8.11.25 — Monstrous Women
The most fragile and beautiful of art forms has become a monster. Make that “Monstrous Beauty,” in what the Met calls “a feminist revision of Chinoiserie,” but women themselves keep getting in the way, through August 17.
Lee Bul is among them, just as she prepares to leave her niche on the Met’s façade, and the whole heads for the Lehman wing, just months after Tibetan mandals. But does it rescue women’s art for women or write them off as less than spiritual? Are they Asian art or European? What century is this anyway? They may have unleashed a monster.
To be sure, even fine porcelain can get out of hand, and the Rococo made that a virtue. Along with flouncy clothes and depicted gardens, it became the very art of excess in the hands of Jean Antoine Watteau, Jean Honoré Fragonard, and François Boucher—who took it from Rococo to revolution. How fitting that the Met’s exhibition comes just as the Frick Collection reopens to the public. To be sure, too, critics have looked to its sources in trade with the East, if not outright seizure. They have asked as well how the decorative arts served as a label for the display of wealth. It allowed its dismissal as less as less than fine art, better suited to China and women.
Monstrous, perhaps, but not half as monstrous as enormous porcelain filling the Lehman wing to overflow. Yeesookyung takes its two-story atrium for gilded fragments in dark colors. The surrounding halls include a handful of other contemporary Asian and Asian American artists, set amid a larger show of a more gilded age. There, too, context is everything, and paintings reinforce the role of decorative arts in defining a portrait sitter’s character for James McNeill Whistler or the transience of existence for Dutch still life. His interior could almost be a knock-off of “Whistler’s mother,” but with darker shadows. Either way, Chinoiserie Chinoiserie she values lies everywhere in the background.
Is it truly monstrous, though, and are the monsters women? The Met has a fondness for embedding contemporaries amid past art, to show history’s relevance, as with Tibetan mandalas last year in the very same space.

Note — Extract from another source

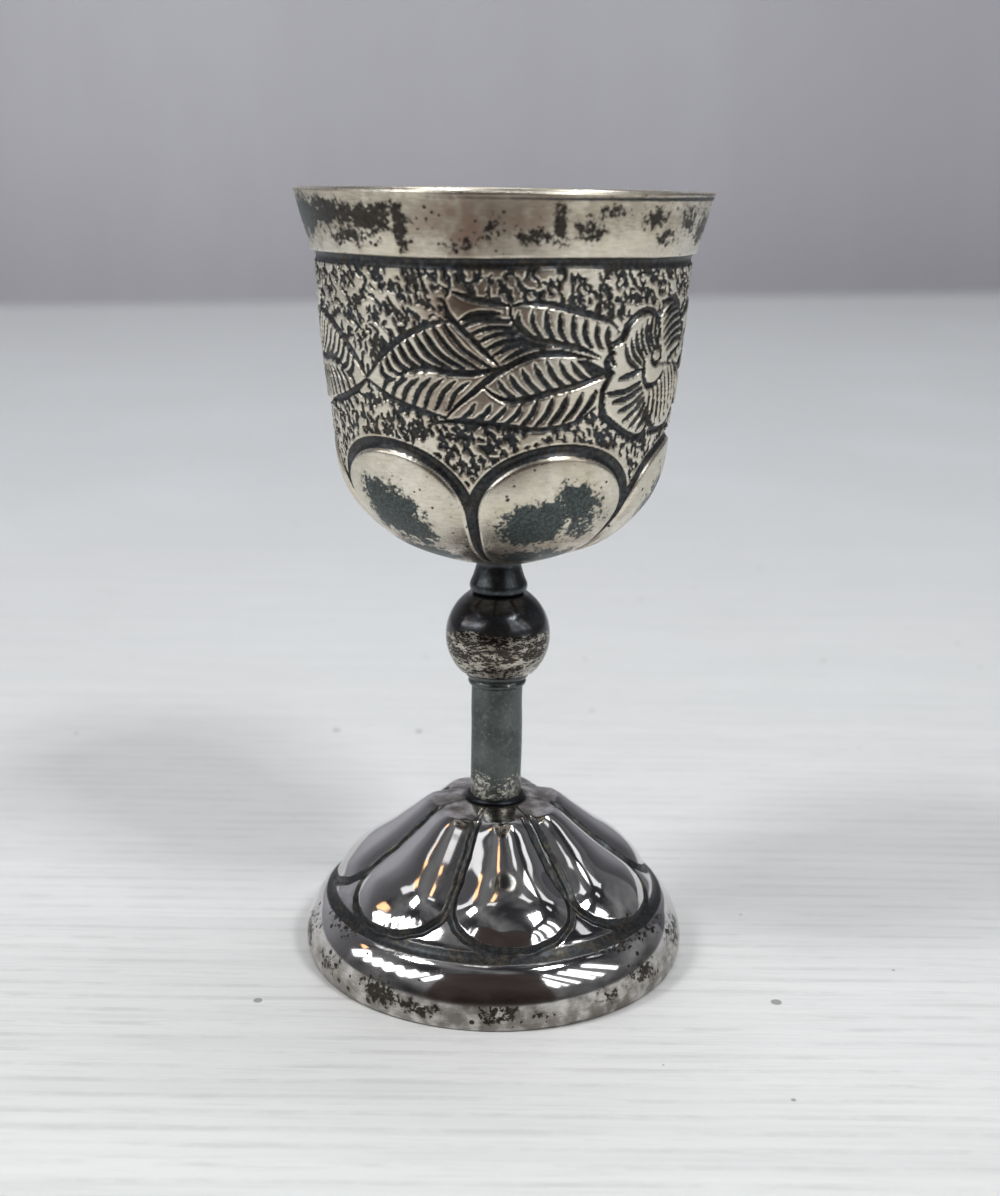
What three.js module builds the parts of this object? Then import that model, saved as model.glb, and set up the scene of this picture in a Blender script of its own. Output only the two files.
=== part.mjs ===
// A small chased-silver chalice that screws together: a cup with a threaded rod under it, a hollow
// stem in six pieces, a petalled foot with an edge ring, and a washer and nut inside the foot.
// Millimetres, +Z up. The origin is on the table, under the middle of the foot.
// Azimuths are in degrees from -Y (the front), growing towards +X.

import * as THREE from 'three';

// ---- Driving dimensions ----

const HEIGHT = 80;
const SHEET = 0.7;
const CLEARANCE = 0.02;

const RIM_RADIUS = 20.5;
const CUP_BASE_Z = 43;
const CUP_BASE_RADIUS = 2.3;
const LIP_GROOVE_Z = 73.7;
const LOBES = { count: 6, first: 20, straightZ: 50.5, roundZ: 57, grooveDepth: 0.45 };

const FOOT_RADIUS = 20.5;
const FOOT_EDGE_RADIUS = 20.2;
const PLATEAU_Z = 16.8;
const PETALS = { count: 7, first: 7.7, straightZ: 10.8, roundZ: 7.2, grooveDepth: 0.4 };

const GROOVE_HALF_WIDTH = 0.8;
const GROUND_DEPTH = 0.15;
const COLUMNS_PER_LOBE = 10;
const COLUMNS_PER_PETAL = 8;

const STEM_BORE = 1.7;
const TUBE_RADIUS = 2.73;
const TUBE_TOP_Z = 29.5;
const BASE_RING_RADIUS = 3.3;
const BASE_RING_HEIGHT = 0.5;
const NECK_TOP_Z = 31.2;
const NECK_TOP_RADIUS = 3.7;
const KNOP_RADIUS = 5.46;
const KNOP_SHEET = 0.8;
const KNOP_MIDDLE_Z = 34.9;
const KNOP_TOP_Z = 39.4;
const STEM_COLUMNS = 28;

const ROD_RADIUS = 1.5;
const ROD_END_Z = 10.4;
const ROD_CHAMFER = 0.3;
const WASHER_RADIUS = 4.6;
const WASHER_THICKNESS = 0.6;
const NUT_ACROSS_FLATS = 8;
const NUT_HEIGHT = 4;
const NUT_BORE = 1.58;
const EDGE_RING_INNER = 18.2;
const EDGE_RING_OUTER = 19.35;
const EDGE_RING_HEIGHT = 0.7;
const EDGE_RING_COLUMNS = 56;

// ---- Materials ----

function metal(color, roughness) {
  return new THREE.MeshStandardMaterial({ color, roughness, metalness: 1 });
}

function polishedSilver() {
  return metal(0xcfc9ba, 0.18);
}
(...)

It sells, but if anything it upstages the past. Looking for a proper history of Chinoiserie, Asian or European, and what set it apart? The work scoots casually across centuries of fans, mirrors, tapestries and tea sets, in no particular order, with carvings and castings almost entirely by men, as one might expect. A collage from 1929 by Mariana Brandt throws Anna Mae Wong, the Hollywood actress, but much has nothing at all to do with Asia.

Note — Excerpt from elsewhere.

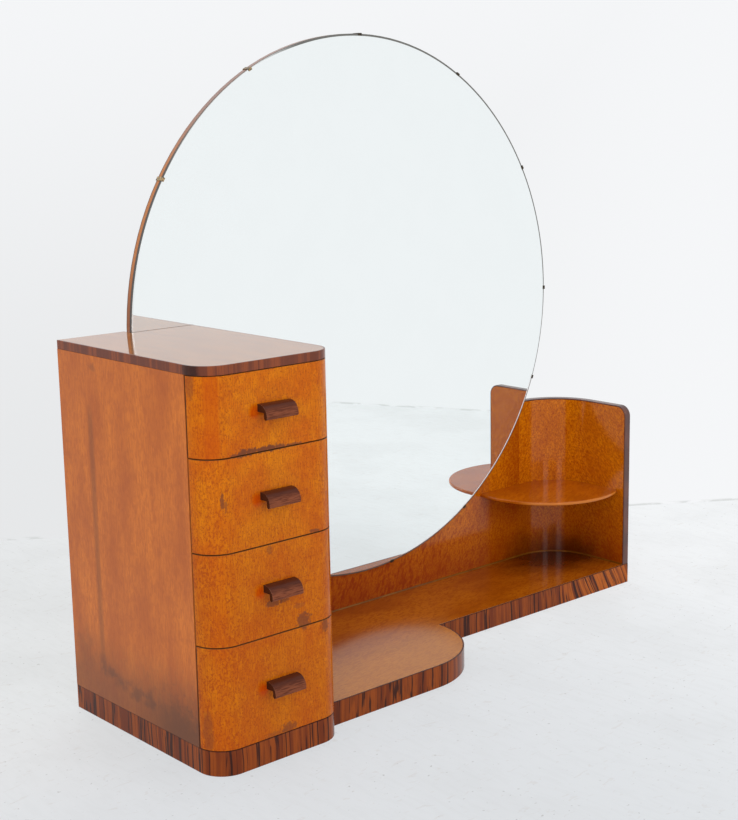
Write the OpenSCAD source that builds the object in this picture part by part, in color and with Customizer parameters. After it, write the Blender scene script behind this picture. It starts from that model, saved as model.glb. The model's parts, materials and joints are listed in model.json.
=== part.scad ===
// Dressing table with a drawer pedestal, a low platform, a round mirror and a curved wing.
// Millimetres, +Z up. The pieces are drawn in workshop coordinates: X from the pedestal's
// left side, Y from the drawer faces towards the back, Z from the floor. place() then moves
// them so that the origin is on the floor, under the middle of the whole table.

/* [Overall] */
// Width from the pedestal's left side to the outside of the wing
total_w = 1330; // [1290:5:1390]
// Depth of the pedestal from its drawer faces to its back edge
depth = 450; // [440:5:500]

/* [Pedestal] */
// Width of the pedestal
ped_w = 280; // [250:5:320]
// Height of the pedestal's top above the floor
ped_h = 700; // [680:5:740]
// Radius of the pedestal's two front corners, seen from above
corner_r = 50; // [46:1:64]
// Thickness of the side panels
side_t = 18; // [15:0.5:20]
// Thickness of the top
top_t = 16; // [12:1:20]
// Thickness of the bottom panel
bottom_t = 12; // [9:1:16]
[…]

Why, too, these contemporaries? They include ridiculously ornate porcelain towers by Heidi Lau and Lee Bul, with limbs like writhing snakes. Others, though, appear solely for their take on Asian women. Lau calls hers Anchored the Path of Unknowing, but the curator, Iris Moon, seems awfully knowing. Women’s art, she argues, can only be monstrous because so are stereotypes of women, when they are not simply effeminate. They are queens, mothers, starlets, shoppers, cyborgs, and little more.
One might dismiss women as shoppers, but cyborgs? (Mothers have their own issues.) The show itself points to other roles, as gossips over the tea table or as temptresses from the ocean’s deep. That goes back to the very birth of European literature in Homer, and here they are again on video for Jen Liu, in The Land at the Bottom of the Sea. Candice Lin has her salon, while Jennifer Ling Datchuk plays on narcissism with mirrors, one sprouting hair, and Patty Chang leans into herself on video as well. Arlene Shechet might have entered for her own ceramics, but then they would not be monsters.
They do, though, make a good case for monsters in contemporary art. Chang also spoons melons out of her left breast, and she may have suffered the most at that. Her bare white table could pass for a surgical bed awaiting its next patient or, given its holes, an instrument of torture awaiting straps. It may take a moment to recognize it as a work of art. There is a role for Chinoiserie in defining beauty, but the torture is real. Blame it on your mother.